One of our favorite summer activities is berry picking and today was the first day we went blueberry picking. It was also the first time for Anna and she had a blast! I am pretty sure her poop is going to blue for the next week. There is a small local farm in our town that I absolutely adore. They are family owned and operated and the current farmer is the fifth-generation. One reason I love this farm so much is that although they are not certified organic, they don't spray with pesticides. Instead, they have about a dozen or so chickens roaming the blueberry fields to keep pests away. The kids love it and so do I!

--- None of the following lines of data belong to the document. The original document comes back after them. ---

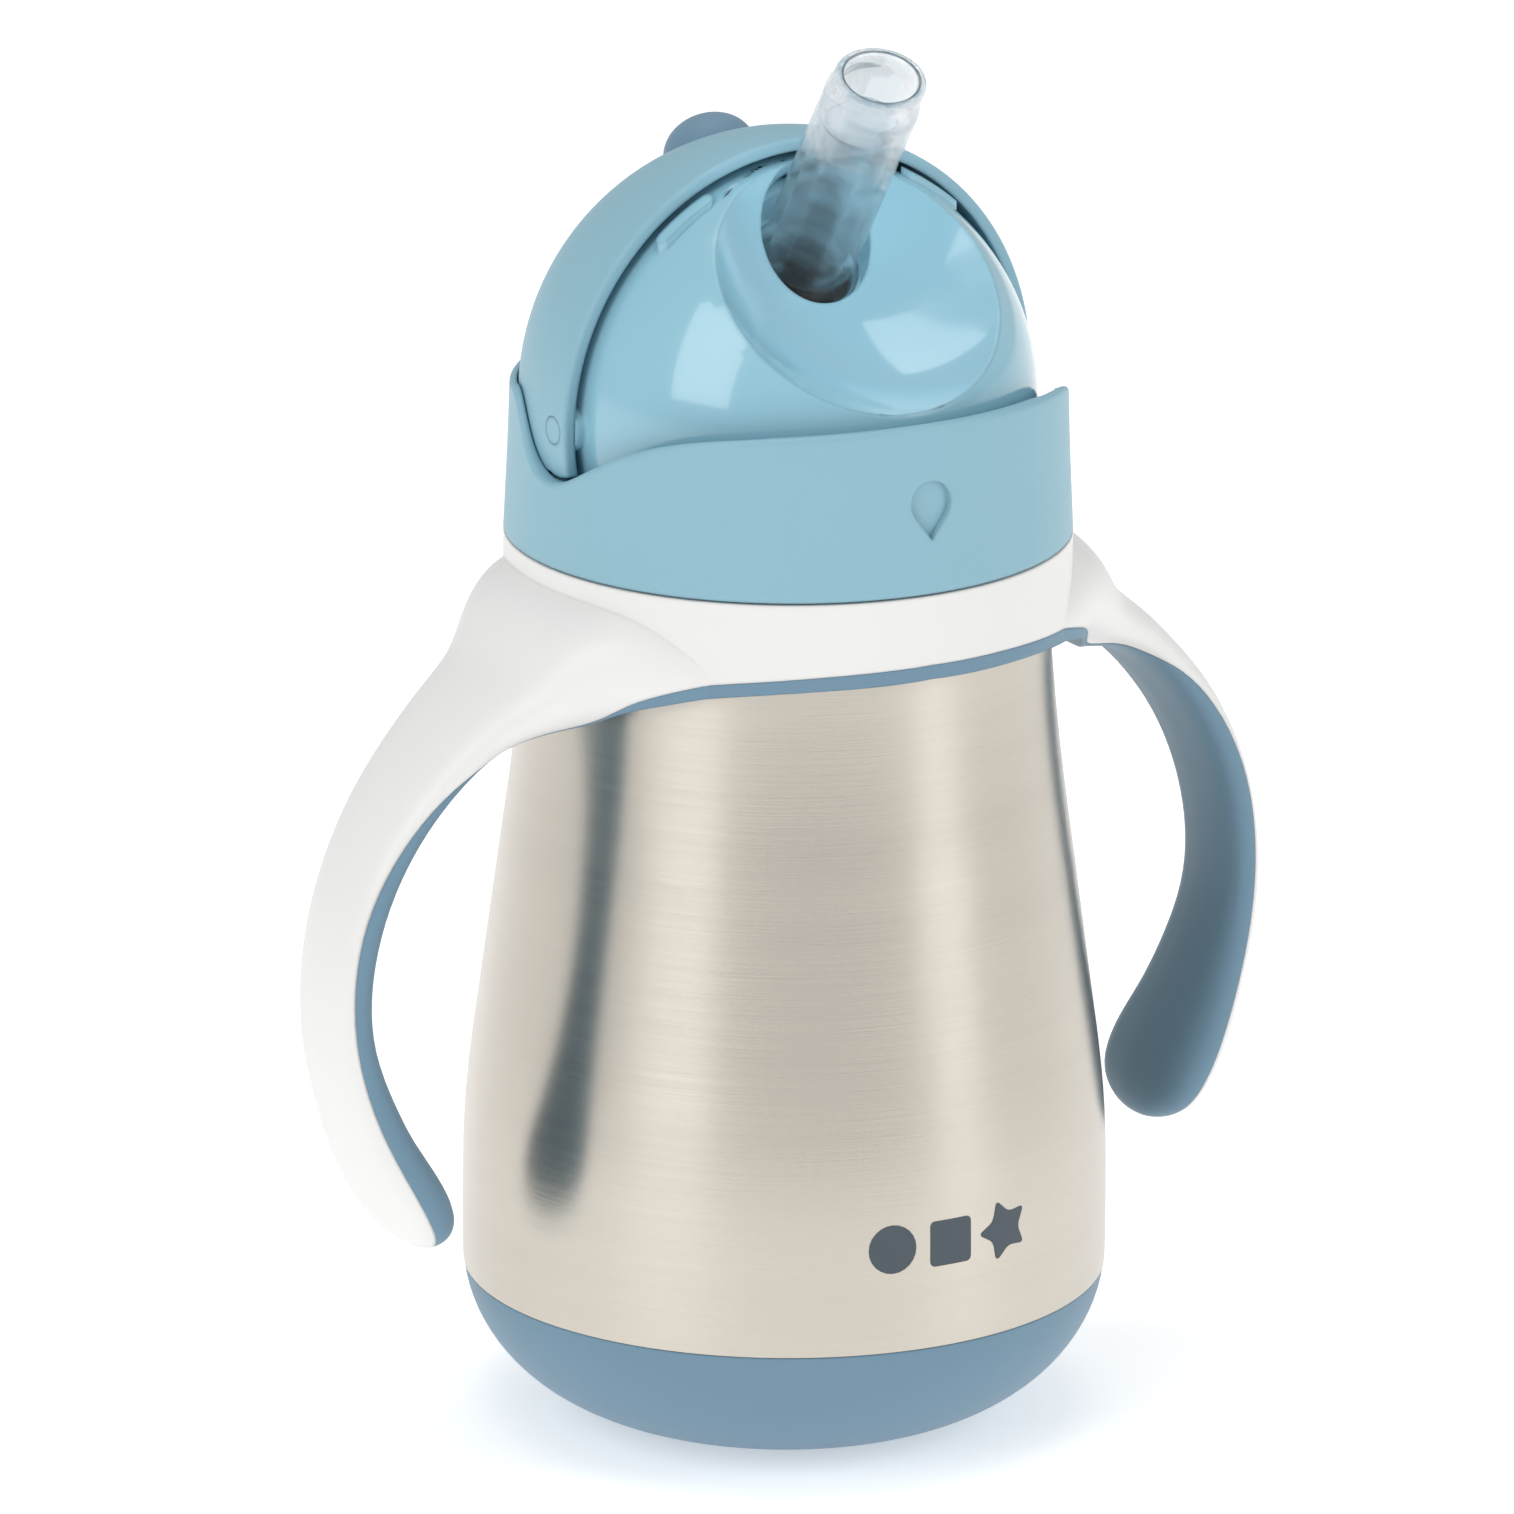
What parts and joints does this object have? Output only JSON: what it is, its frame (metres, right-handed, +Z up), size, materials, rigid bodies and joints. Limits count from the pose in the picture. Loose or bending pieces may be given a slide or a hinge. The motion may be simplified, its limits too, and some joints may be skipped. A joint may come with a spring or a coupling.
{
  "type": "sippy cup",
  "caption": "Insulated steel toddler cup with side handles, screw lid, rotating cover and folding silicone spout on a straw.",
  "frame": {"origin": "centre of the foot, on the surface the cup stands on", "axes": "+Z up, -Y the drinking side (the spout leans that way), handles along X"},
  "size_m": [0.1326, 0.08, 0.1776],
  "materials": {
    "brushed_steel": "horizontally brushed",
    "inner_steel": "electropolished",
    "seal_metal": "dull",
    "soft_grey_blue": "soft touch",
    "white_plastic": "satin",
    "light_blue_matte": "fine matte",
    "light_blue_gloss": "polished",
    "clear_silicone": "clear",
    "clear_straw": "clear"
  },
  "bodies": {
    "vessel": {"outer_shell": "brushed_steel", "shell_base": "brushed_steel", "vacuum_plug": "seal_metal", "inner_vessel": "inner_steel", "inner_floor": "inner_steel", "base_boot": "soft_grey_blue", "handle_ring": "white_plastic", "handle_soft_grip": "soft_grey_blue"},
    "seal": {"lid_gasket": "clear_silicone"},
    "lid": {"lid_collar": "light_blue_matte", "lid_dome": "light_blue_gloss", "air_vent_valve": "clear_silicone", "pivot_pin_left": "light_blue_matte", "pivot_pin_right": "light_blue_matte", "spout_base": "clear_silicone", "lower_straw": "clear_straw"},
    "cover": {"rotating_cover": "light_blue_matte", "cover_thumb_grip": "soft_grey_blue"},
    "spout": {"spout_tube": "clear_silicone"}
  },
  "joints": [
    {"name": "lid_rise", "type": "slide", "parent": "vessel", "child": "seal", "axis": [0, 0, 1], "range_m": [0, 0.0064]},
    {"name": "lid_turn", "type": "hinge", "parent": "seal", "child": "lid", "pos_m": [0, 0, 0.113], "axis": [0, 0, 1], "range_deg": [0, 630]},
    {"name": "cover_hinge", "type": "hinge", "parent": "lid", "child": "cover", "pos_m": [0, 0, 0.1297], "axis": [1, 0, 0], "range_deg": [0, 76], "deforming": ["spout_tube"]},
    {"name": "spout_fold", "type": "hinge", "parent": "lid", "child": "spout", "pos_m": [0, -0.00873, 0.15532], "axis": [1, 0, 0], "range_deg": [0, 101.34], "deforming": ["spout_tube"]}
  ],
  "couplings": [
    {"joint": "lid_rise", "follows": "lid_turn", "m_per_rad": 0.00057296},
    {"joint": "spout_fold", "follows": "cover_hinge", "ratio": 1.3333}
  ]
}
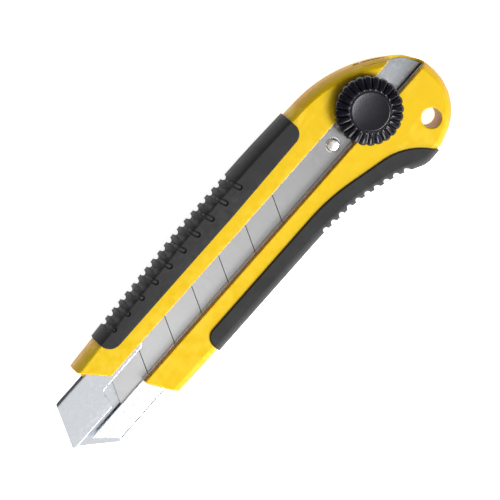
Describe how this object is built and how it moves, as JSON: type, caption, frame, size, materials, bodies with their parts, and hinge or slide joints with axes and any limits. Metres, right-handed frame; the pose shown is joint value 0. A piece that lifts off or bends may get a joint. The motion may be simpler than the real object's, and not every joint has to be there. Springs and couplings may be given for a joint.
{
  "type": "utility knife",
  "caption": "Utility knife with a wide snap-off blade sliding in a steel sheath, a moulded handle with rubber grips, a fluted lock wheel and a hang hole.",
  "frame": {"origin": "middle of the footprint of the whole knife as it lies on its back, at the height of the back face", "axes": "+X runs along the knife from the sheath tip to the tail, +Y to the spine side, away from the cutting edge, +Z out of the front face, up to the lock wheel"},
  "size_m": [0.1936, 0.0538, 0.022],
  "materials": {
    "handle_plastic": "moulded glass-filled plastic, satin",
    "grip_rubber": "moulded soft rubber, matt",
    "sheath_steel": "rolled and pressed stainless sheet",
    "blade_steel": "ground carbon steel",
    "bright_steel": "bright zinc-plated steel",
    "black_steel": "blackened steel",
    "brass": "turned brass",
    "black_plastic": "moulded nylon, satin"
  },
  "bodies": {
    "handle": {"handle_body": "handle_plastic", "rear_cover": "handle_plastic", "cover_screws": "black_steel", "thread_inserts": "brass", "spine_grip": "grip_rubber", "finger_grip": "grip_rubber", "rear_spine_grip": "grip_rubber", "rear_finger_grip": "grip_rubber", "sheath": "sheath_steel", "sheath_dowels": "bright_steel"},
    "carrier": {"slide_plate": "bright_steel", "blade": "blade_steel", "blade_stud": "bright_steel", "lock_screw": "bright_steel", "guide_block": "black_plastic", "detent_spring": "bright_steel", "spring_rivets": "bright_steel", "stop_ring": "black_steel"},
    "washers": {"pressure_washer": "bright_steel", "spring_washer": "bright_steel"},
    "wheel": {"lock_wheel": "black_plastic", "wheel_insert": "brass", "wheel_cap": "black_plastic"}
  },
  "joints": [
    {"name": "blade_slide", "type": "slide", "parent": "handle", "child": "carrier", "axis": [-1, 0, 0], "range_m": [-0.045, 0.12]},
    {"name": "wheel_lift", "type": "slide", "parent": "carrier", "child": "washers", "axis": [0, 0, 1], "range_m": [0, 0.0008]},
    {"name": "wheel_turn", "type": "hinge", "parent": "washers", "child": "wheel", "pos_m": [0.06891, 0.00455, 0.018], "axis": [0, 0, 1], "range_deg": [0, 360]}
  ],
  "couplings": [
    {"joint": "wheel_lift", "follows": "wheel_turn", "m_per_rad": 0.0001273}
  ]
}
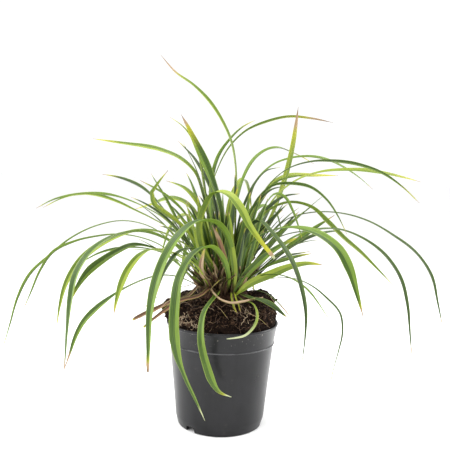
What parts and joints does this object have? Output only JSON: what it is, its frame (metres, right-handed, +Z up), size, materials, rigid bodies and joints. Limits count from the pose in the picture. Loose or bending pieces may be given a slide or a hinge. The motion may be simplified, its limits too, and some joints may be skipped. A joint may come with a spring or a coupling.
{
  "type": "potted sedge plant",
  "caption": "Carex sedge with a tuft of long arching grass-like leaves, rooted in a proud peat root ball in a round tapered nursery pot",
  "frame": {"origin": "on the surface the pot stands on, at the pot's axis, the middle of the base of the whole plant's box", "axes": "+Z up along the pot's axis, +X to the right along the leaves' widest spread, -Y to the front as pictured"},
  "size_m": [0.5136, 0.3028, 0.4283],
  "materials": {
    "pot_plastic": "thin injection-moulded plastic, satin, dark grey",
    "peat": "moist fibrous peat, rough",
    "crown_fibre": "brown fibrous leaf sheaths, rough",
    "leaf_green": "living leaf, mid green with paler margins, satin",
    "dry_straw": "dead leaf, straw brown, matte"
  },
  "bodies": {
    "root": {"pot": "pot_plastic", "soil": "peat", "crown": "crown_fibre", "leaf_01": "leaf_green", "leaf_02": "leaf_green", "leaf_03": "leaf_green", "leaf_04": "leaf_green", "leaf_05": "leaf_green", "leaf_06": "leaf_green", "leaf_07": "leaf_green", "leaf_08": "leaf_green", "leaf_09": "leaf_green", "leaf_10": "leaf_green", "leaf_11": "leaf_green", "leaf_12": "leaf_green", "leaf_13": "leaf_green", "leaf_14": "leaf_green", "leaf_15": "leaf_green", "leaf_16": "leaf_green", "leaf_17": "leaf_green", "leaf_18": "leaf_green", "leaf_19": "leaf_green", "leaf_20": "leaf_green", "leaf_21": "leaf_green", "leaf_22": "leaf_green", "leaf_23": "leaf_green", "leaf_24": "leaf_green", "leaf_25": "leaf_green", "leaf_26": "leaf_green", "leaf_27": "leaf_green", "leaf_28": "leaf_green", "leaf_29": "leaf_green", "leaf_30": "leaf_green", "leaf_31": "leaf_green", "leaf_32": "leaf_green", "leaf_33": "leaf_green", "leaf_34": "leaf_green", "leaf_35": "leaf_green", "leaf_36": "leaf_green", "leaf_37": "leaf_green", "leaf_38": "leaf_green", "leaf_39": "leaf_green", "leaf_40": "leaf_green", "leaf_41": "leaf_green", "leaf_42": "leaf_green", "leaf_43": "leaf_green", "leaf_44": "leaf_green", "leaf_45": "leaf_green", "leaf_46": "leaf_green", "leaf_47": "leaf_green", "leaf_48": "leaf_green", "leaf_49": "leaf_green", "leaf_50": "leaf_green", "leaf_51": "leaf_green", "leaf_52": "leaf_green", "leaf_53": "leaf_green", "dry_leaf_1": "dry_straw", "dry_leaf_2": "dry_straw", "stub_1": "dry_straw", "stub_2": "dry_straw"}
  },
  "joints": []
}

When we got home, Anna took a long nap and Ella and I got cooking! I love cooking with Ella using food she picked herself. There is something a little more gratifying in it and kids love to see the fruits of their labor (no pun intended). Today we made two new recipes that I found in a local magazine. We made super easy blueberry popsicles and we also made blueberry scones that were absolutely delicious! I tweaked the scone recipe a bit thanks to a friend who shared with me how amazing whole wheat pastry flour is to work with. The scones were so delicious and I can't wait to have another tomorrow morning with my coffee.
Blueberry Popsicles:
2 c blueberries
1/4 c sugar
1 c water
1 tsp lemon juice
1. Boil all ingredients together and let cool.
2. Pour into popsicle molds and freeze 6-8 hours before serving.
Blueberry Scones:
1 1/2 c whole wheat pasty flour
2 c organic old fashioned oats
1/4 c sugar
4 tsp baking powder
1/2 tsp salt
1 egg
1/2 c melted butter
1/3 c milk
1/2 c blueberries
1. Preheat oven to 425 degrees
2. In a large bowl combine dry ingredients
3. In a smaller bowl, beat 1 egg until frothy and add 1/2 c melted butter and 1/3 c milk.
4. Add wet ingredients to dry and stir until combined.
5. Gently fold in blueberries. Use a 1/4 c measuring cup to drop mix onto parchment-lined cookie sheet.
6. Bake about 15 minutes or until golden brown.